Mike Schafer is the men's ice hockey coach at Cornell University.  He graduated from Cornell in 1986 with a degree in business management after leading the team to its first conference tournament championship in six years. Schafer retired as a player after his senior season and immediately became an assistant with the Big Red. Schafer left his alma mater after the 1989–90 season, taking a similar position with the Western Michigan Broncos of the WCHA. Five years later, after a downturn in the program that saw three consecutive losing seasons (including back-to-back single digit-win years) Cornell replaced Brian McCutcheon with Schafer as head coach.
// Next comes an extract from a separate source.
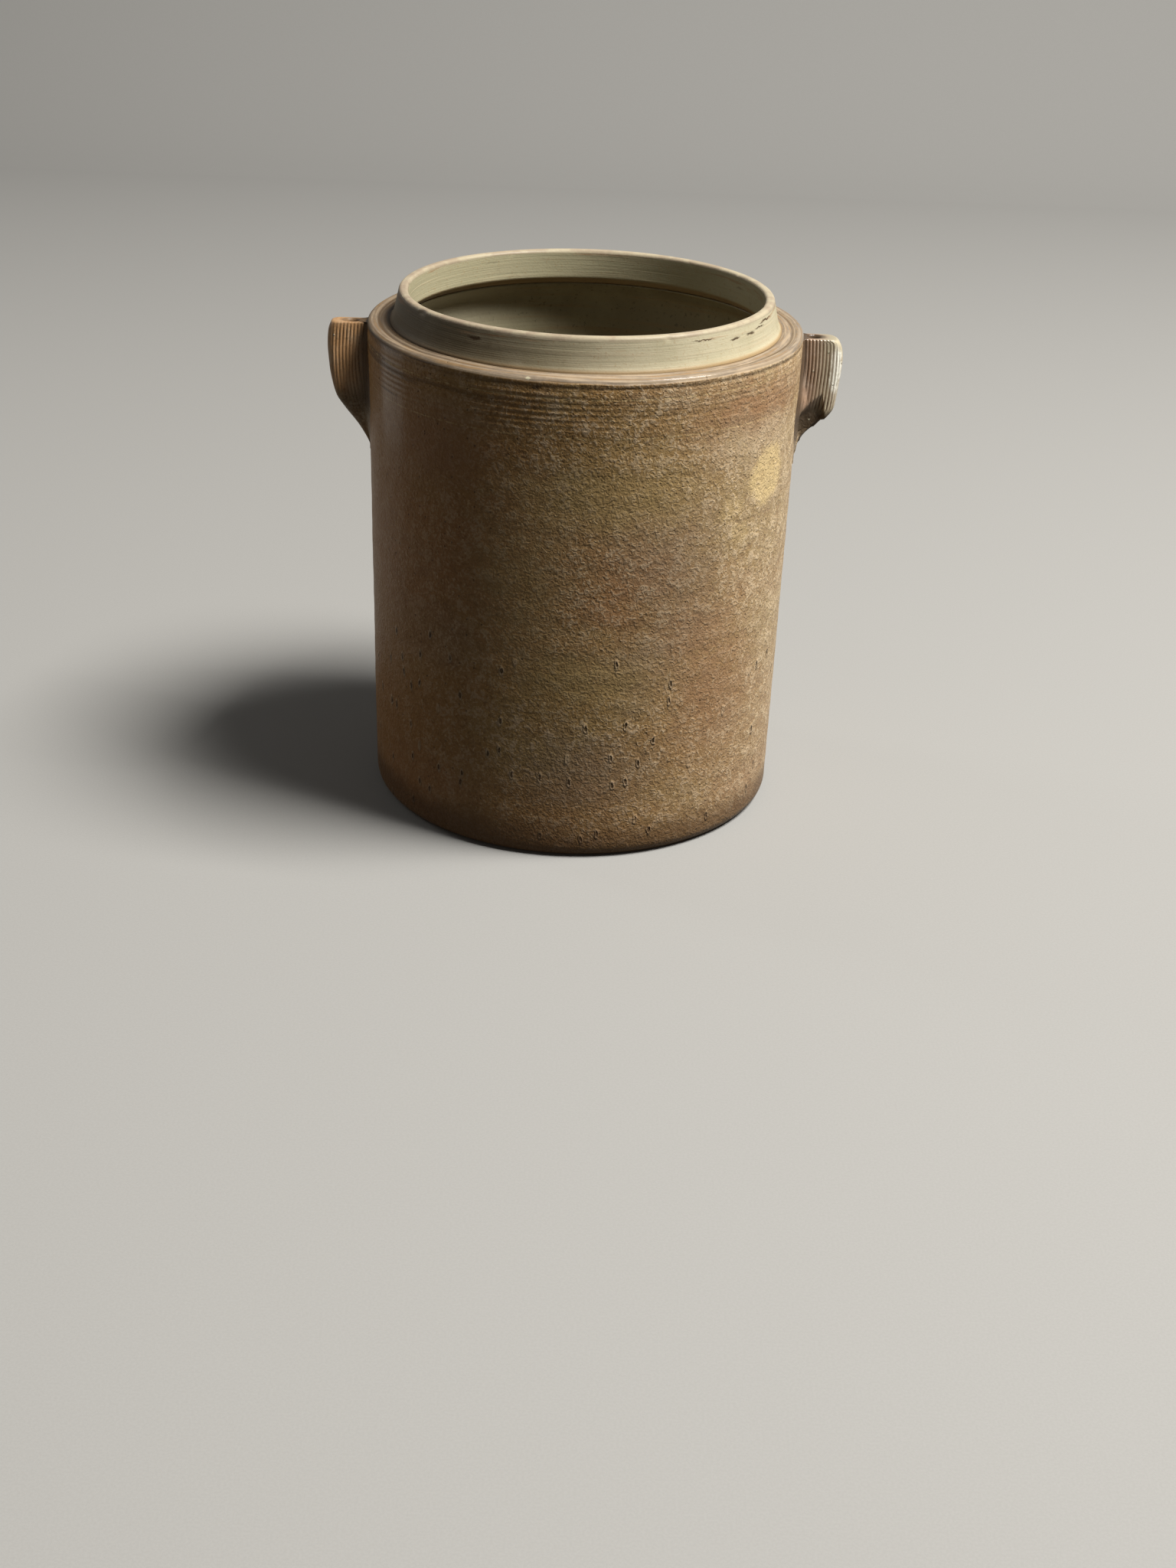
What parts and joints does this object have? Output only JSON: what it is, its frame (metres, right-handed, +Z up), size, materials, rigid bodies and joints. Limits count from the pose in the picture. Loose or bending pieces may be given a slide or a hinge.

Schafer quickly returned the Big Red to prominence, winning the ECAC Hockey conference tournament his first two seasons back in Ithaca. Schafer has remained with Cornell ever since, becoming the longest tenured and the winningest coach in team history.

Career
Schafer has been credited as one of college hockey's premier defensive coaches as his teams consistently produce among the lowest goals allowed annually. Two of Schafer's goaltenders (David LeNeveu in 2003 and David McKee in 2005) hold the second and third lowest goals against averages in NCAA history for one season with the former backstopping the Big Red to their first frozen four since 1980 and first overall seed in 2003 (a rarity for ECAC programs). Schafer has made more appearances in the ECAC tournament championship game than any other head coach with 11 and is tied (with Joe Marsh) for the most victories at 5. Schafer's 2003 team is thus far the only one to reach 30 wins in Cornell's history (though the 1970 undefeated and untied championship team only played 29 games, finishing 29-0-0).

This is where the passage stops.